### [PROBLEM TO SOLVE]
Every entry here needs to be repeated exactly.

### [Extracted data entries]
════════════════

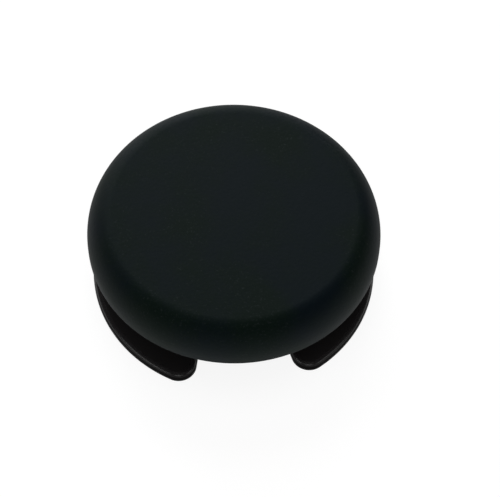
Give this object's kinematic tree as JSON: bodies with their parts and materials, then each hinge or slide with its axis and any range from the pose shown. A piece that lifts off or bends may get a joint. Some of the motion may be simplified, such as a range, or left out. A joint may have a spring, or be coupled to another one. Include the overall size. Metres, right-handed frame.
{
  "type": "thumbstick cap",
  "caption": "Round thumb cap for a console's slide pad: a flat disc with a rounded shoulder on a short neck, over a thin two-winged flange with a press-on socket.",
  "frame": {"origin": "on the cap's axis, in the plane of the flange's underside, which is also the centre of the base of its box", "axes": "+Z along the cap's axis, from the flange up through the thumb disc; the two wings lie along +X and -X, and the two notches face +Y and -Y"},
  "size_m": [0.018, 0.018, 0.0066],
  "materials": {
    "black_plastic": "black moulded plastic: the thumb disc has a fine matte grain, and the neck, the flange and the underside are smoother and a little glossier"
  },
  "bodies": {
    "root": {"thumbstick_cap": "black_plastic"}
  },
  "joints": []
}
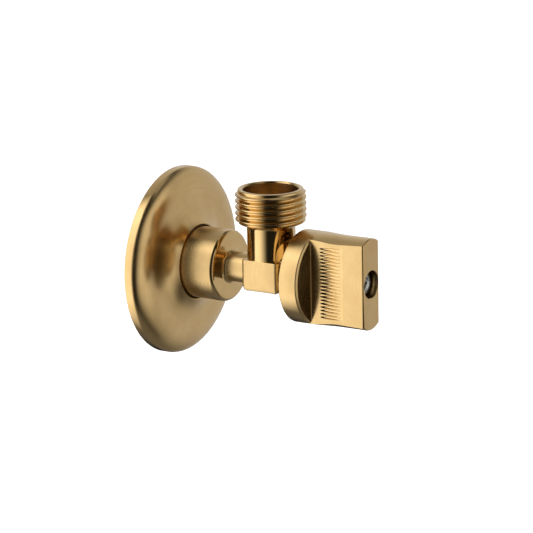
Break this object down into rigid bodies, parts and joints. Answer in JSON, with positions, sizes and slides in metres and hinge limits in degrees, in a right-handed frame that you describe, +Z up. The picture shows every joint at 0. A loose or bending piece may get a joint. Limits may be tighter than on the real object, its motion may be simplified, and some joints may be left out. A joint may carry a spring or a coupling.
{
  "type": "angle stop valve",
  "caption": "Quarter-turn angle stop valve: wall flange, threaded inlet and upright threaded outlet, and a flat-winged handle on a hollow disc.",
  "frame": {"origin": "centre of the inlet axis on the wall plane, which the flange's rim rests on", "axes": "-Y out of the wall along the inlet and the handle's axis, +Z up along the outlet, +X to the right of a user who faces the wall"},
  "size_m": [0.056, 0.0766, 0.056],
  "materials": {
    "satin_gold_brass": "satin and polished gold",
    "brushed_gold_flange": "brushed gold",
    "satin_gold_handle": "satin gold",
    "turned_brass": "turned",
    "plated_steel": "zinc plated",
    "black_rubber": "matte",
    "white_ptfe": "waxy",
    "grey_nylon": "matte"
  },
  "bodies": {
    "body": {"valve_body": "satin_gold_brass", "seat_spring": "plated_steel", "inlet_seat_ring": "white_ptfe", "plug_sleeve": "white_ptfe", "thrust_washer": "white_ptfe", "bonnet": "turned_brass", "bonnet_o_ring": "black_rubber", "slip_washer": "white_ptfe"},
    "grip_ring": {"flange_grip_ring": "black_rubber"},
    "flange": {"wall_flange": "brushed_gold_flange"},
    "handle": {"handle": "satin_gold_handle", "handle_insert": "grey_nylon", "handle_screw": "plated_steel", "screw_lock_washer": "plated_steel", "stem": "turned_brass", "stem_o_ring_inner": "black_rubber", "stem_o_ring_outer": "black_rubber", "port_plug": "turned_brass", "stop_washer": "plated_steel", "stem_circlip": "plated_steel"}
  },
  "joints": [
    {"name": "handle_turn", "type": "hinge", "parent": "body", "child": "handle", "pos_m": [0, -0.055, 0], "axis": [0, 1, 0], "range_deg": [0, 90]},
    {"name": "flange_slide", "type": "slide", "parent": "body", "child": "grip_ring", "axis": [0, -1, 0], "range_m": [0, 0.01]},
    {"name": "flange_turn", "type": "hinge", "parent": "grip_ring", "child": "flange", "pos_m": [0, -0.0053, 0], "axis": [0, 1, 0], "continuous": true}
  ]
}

════════════════

### [SOLUTION]
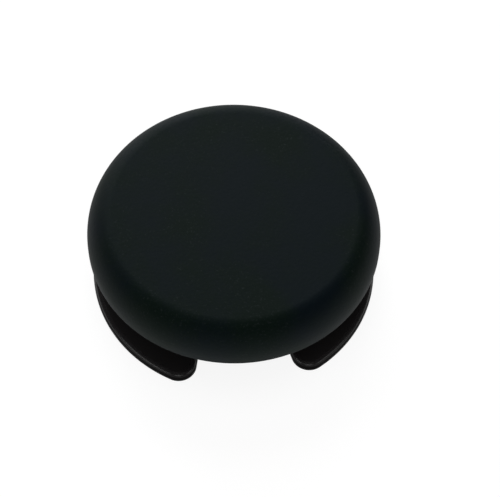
Give this object's kinematic tree as JSON: bodies with their parts and materials, then each hinge or slide with its axis and any range from the pose shown. A piece that lifts off or bends may get a joint. Some of the motion may be simplified, such as a range, or left out. A joint may have a spring, or be coupled to another one. Include the overall size. Metres, right-handed frame.
{
  "type": "thumbstick cap",
  "caption": "Round thumb cap for a console's slide pad: a flat disc with a rounded shoulder on a short neck, over a thin two-winged flange with a press-on socket.",
  "frame": {"origin": "on the cap's axis, in the plane of the flange's underside, which is also the centre of the base of its box", "axes": "+Z along the cap's axis, from the flange up through the thumb disc; the two wings lie along +X and -X, and the two notches face +Y and -Y"},
  "size_m": [0.018, 0.018, 0.0066],
  "materials": {
    "black_plastic": "black moulded plastic: the thumb disc has a fine matte grain, and the neck, the flange and the underside are smoother and a little glossier"
  },
  "bodies": {
    "root": {"thumbstick_cap": "black_plastic"}
  },
  "joints": []
}
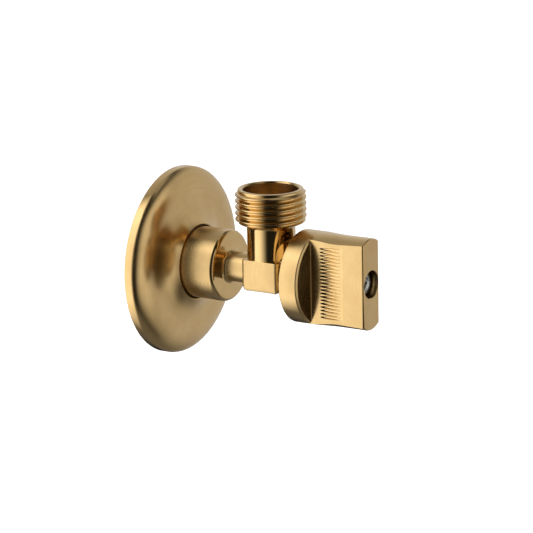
Break this object down into rigid bodies, parts and joints. Answer in JSON, with positions, sizes and slides in metres and hinge limits in degrees, in a right-handed frame that you describe, +Z up. The picture shows every joint at 0. A loose or bending piece may get a joint. Limits may be tighter than on the real object, its motion may be simplified, and some joints may be left out. A joint may carry a spring or a coupling.
{
  "type": "angle stop valve",
  "caption": "Quarter-turn angle stop valve: wall flange, threaded inlet and upright threaded outlet, and a flat-winged handle on a hollow disc.",
  "frame": {"origin": "centre of the inlet axis on the wall plane, which the flange's rim rests on", "axes": "-Y out of the wall along the inlet and the handle's axis, +Z up along the outlet, +X to the right of a user who faces the wall"},
  "size_m": [0.056, 0.0766, 0.056],
  "materials": {
    "satin_gold_brass": "satin and polished gold",
    "brushed_gold_flange": "brushed gold",
    "satin_gold_handle": "satin gold",
    "turned_brass": "turned",
    "plated_steel": "zinc plated",
    "black_rubber": "matte",
    "white_ptfe": "waxy",
    "grey_nylon": "matte"
  },
  "bodies": {
    "body": {"valve_body": "satin_gold_brass", "seat_spring": "plated_steel", "inlet_seat_ring": "white_ptfe", "plug_sleeve": "white_ptfe", "thrust_washer": "white_ptfe", "bonnet": "turned_brass", "bonnet_o_ring": "black_rubber", "slip_washer": "white_ptfe"},
    "grip_ring": {"flange_grip_ring": "black_rubber"},
    "flange": {"wall_flange": "brushed_gold_flange"},
    "handle": {"handle": "satin_gold_handle", "handle_insert": "grey_nylon", "handle_screw": "plated_steel", "screw_lock_washer": "plated_steel", "stem": "turned_brass", "stem_o_ring_inner": "black_rubber", "stem_o_ring_outer": "black_rubber", "port_plug": "turned_brass", "stop_washer": "plated_steel", "stem_circlip": "plated_steel"}
  },
  "joints": [
    {"name": "handle_turn", "type": "hinge", "parent": "body", "child": "handle", "pos_m": [0, -0.055, 0], "axis": [0, 1, 0], "range_deg": [0, 90]},
    {"name": "flange_slide", "type": "slide", "parent": "body", "child": "grip_ring", "axis": [0, -1, 0], "range_m": [0, 0.01]},
    {"name": "flange_turn", "type": "hinge", "parent": "grip_ring", "child": "flange", "pos_m": [0, -0.0053, 0], "axis": [0, 1, 0], "continuous": true}
  ]
}